• [Set task]
Exactly the lines between the line containing "Model this object" and the line containing "the plunger's head.", together with those two lines, are to be output.
##### Provided data
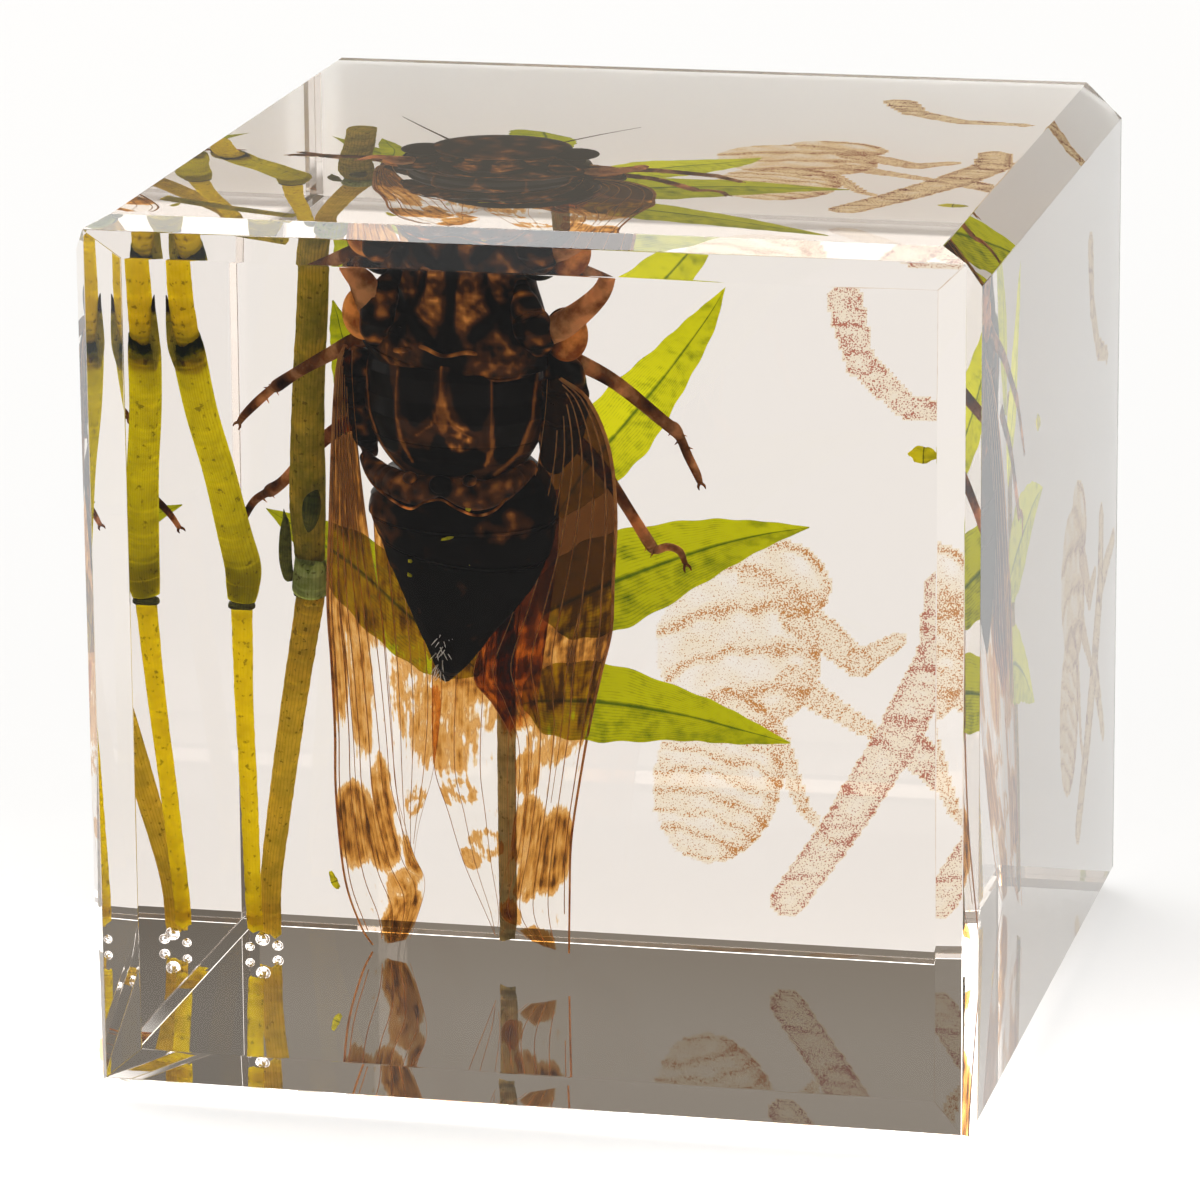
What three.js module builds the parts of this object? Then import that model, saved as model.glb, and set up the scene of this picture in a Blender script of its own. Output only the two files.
##########
##### Provided data
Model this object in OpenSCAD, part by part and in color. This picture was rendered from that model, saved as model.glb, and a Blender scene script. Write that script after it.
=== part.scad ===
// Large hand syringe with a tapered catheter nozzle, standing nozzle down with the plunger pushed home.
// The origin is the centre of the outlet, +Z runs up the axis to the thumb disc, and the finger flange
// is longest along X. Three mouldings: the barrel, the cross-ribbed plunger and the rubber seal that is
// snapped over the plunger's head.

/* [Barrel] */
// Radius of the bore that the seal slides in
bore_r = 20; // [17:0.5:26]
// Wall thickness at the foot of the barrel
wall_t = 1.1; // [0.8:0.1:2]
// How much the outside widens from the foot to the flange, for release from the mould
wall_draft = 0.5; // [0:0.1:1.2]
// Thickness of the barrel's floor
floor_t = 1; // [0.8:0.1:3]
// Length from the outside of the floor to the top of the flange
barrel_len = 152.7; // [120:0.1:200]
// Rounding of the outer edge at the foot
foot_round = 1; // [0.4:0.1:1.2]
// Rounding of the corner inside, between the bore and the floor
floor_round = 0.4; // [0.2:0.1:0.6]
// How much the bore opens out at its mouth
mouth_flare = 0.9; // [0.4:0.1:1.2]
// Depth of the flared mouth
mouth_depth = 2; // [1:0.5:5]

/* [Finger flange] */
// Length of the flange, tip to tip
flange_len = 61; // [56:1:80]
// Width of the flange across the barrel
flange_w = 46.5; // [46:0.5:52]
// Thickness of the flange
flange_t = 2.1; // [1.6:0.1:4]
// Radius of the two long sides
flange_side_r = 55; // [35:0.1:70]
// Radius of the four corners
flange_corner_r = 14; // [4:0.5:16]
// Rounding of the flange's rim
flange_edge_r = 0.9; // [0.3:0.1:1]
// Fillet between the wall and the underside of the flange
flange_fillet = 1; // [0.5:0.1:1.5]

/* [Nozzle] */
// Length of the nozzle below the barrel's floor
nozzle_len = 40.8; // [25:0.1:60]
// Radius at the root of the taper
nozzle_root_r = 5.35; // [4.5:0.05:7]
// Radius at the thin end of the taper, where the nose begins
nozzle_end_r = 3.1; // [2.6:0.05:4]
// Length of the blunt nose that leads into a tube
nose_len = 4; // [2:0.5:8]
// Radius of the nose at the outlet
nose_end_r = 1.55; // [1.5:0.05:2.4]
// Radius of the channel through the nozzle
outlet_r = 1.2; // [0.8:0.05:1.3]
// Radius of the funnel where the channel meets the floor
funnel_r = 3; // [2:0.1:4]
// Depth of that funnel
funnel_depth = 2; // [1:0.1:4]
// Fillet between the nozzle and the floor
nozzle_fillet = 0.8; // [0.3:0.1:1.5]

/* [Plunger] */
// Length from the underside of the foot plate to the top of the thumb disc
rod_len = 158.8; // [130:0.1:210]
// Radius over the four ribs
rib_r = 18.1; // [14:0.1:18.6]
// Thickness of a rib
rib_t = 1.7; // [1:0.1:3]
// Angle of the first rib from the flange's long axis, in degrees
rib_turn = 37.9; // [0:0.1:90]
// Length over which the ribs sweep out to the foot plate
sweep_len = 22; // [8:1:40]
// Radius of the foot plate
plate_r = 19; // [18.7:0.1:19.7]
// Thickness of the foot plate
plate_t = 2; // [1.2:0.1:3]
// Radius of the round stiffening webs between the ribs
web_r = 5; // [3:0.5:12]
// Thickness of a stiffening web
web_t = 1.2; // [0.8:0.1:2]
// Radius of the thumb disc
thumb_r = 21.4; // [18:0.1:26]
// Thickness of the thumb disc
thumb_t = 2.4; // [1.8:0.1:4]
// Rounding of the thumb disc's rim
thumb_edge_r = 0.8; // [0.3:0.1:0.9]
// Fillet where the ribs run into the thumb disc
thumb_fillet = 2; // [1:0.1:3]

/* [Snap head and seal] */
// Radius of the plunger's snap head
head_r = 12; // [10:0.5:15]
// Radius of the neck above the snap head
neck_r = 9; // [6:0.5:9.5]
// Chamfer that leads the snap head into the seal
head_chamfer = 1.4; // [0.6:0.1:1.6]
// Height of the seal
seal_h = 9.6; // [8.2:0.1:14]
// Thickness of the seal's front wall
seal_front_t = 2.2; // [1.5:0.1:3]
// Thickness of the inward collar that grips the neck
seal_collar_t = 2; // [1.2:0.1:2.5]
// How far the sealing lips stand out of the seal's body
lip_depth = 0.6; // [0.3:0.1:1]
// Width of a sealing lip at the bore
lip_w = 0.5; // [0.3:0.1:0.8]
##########
• [Exercise result]
Model this object in OpenSCAD, part by part and in color. This picture was rendered from that model, saved as model.glb, and a Blender scene script. Write that script after it.
=== part.scad ===
// Large hand syringe with a tapered catheter nozzle, standing nozzle down with the plunger pushed home.
// The origin is the centre of the outlet, +Z runs up the axis to the thumb disc, and the finger flange
// is longest along X. Three mouldings: the barrel, the cross-ribbed plunger and the rubber seal that is
// snapped over the plunger's head.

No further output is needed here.